A lack of the above requirements may expose the seconding company and the host company to various risks. In particular:

  • The employee may claim to be considered an employee of the host company. This also means that, if the employee is dismissed - for whatever reason - by the seconding company, he or she could challenge the dismissal on the assumption that the real employer is the host company.
  • An administrative fine is applicable to both the seconding company and the host company, equivalent to €50 per day per each employee unlawfully seconded (for the entire duration of the secondment). The maximum amount of the penalty cannot be higher than €50,000 for each company.
Intellectual property rights

How are intellectual property rights generally dealt with on the creation, operation and termination of a joint venture in your jurisdiction?

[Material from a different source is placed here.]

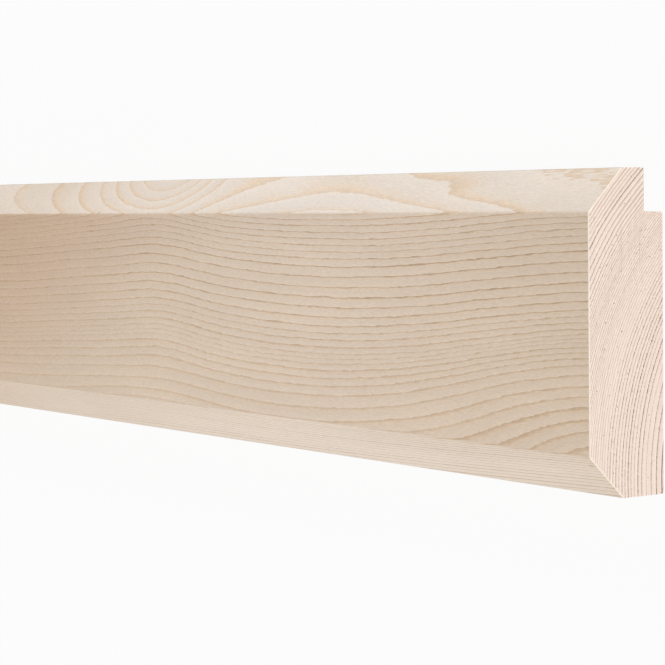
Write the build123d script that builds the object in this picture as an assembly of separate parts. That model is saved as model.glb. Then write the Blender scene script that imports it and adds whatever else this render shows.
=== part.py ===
"""A picture rail: one length of planed softwood moulding.

The rail lies flat on its wall face, as it is stored. X runs along its length, Y is up the wall when
it is fixed, and Z is off the wall. The origin is at the middle of the length and of the height, on
the plane of the wall face.

Its section is a planed board with a 45 degree chamfer along both front edges. A rebate along the top
of the wall face leaves a lip that stands clear of the wall, and picture hooks hang on that lip.
"""

from build123d import *
import os

# Driving dimensions, in millimetres.
rail_length = 2400.0
rail_height = 69.0
rail_thickness = 20.5
top_chamfer_leg = 9.2
bottom_chamfer_leg = 9.2
rebate_depth = 5.2
rebate_height = 9.3
front_arris_radius = 1.0
edge_arris_radius = 0.4

# Places in the section: along Y from the middle of the height, and along Z from the wall face.
top_edge = rail_height / 2
bottom_edge = -rail_height / 2
wall_face = 0.0
front_face = wall_face + rail_thickness
lip_back = wall_face + rebate_depth
rebate_ledge = top_edge - rebate_height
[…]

Intellectual property (IP) rights are typically licensed to the joint venture entity, so that, in the event of termination of the joint venture (or the licensor’s ceasing to be a party to the joint venture), they can be easily terminated, with licensed rights reverting to the licensor. This may pose, however, certain limitations when the joint venture parties have long-term goals, given that perpetual licences would entitle either party to withdraw simply by giving adequate notice. Similarly, the fact that licensed rights can revert to the licensor, means that the goodwill created by the use of the IP by the joint venture entity would benefit the licensor. The parties should be mindful to issues related to ‘connected’ or ‘derived’ IP developed by the joint venture entity itself.

These issues may typically be resolved by a transfer of ownership, whose value could be included in the contribution made by the relevant joint venture party. The consequences of the joint venture’s termination would, in this case, be more complex and involve the resolution of the same issues as above (ie, value of the IP and rights to IP that is connected to or derived from it) if the transferor reserved a repurchase right on the IP.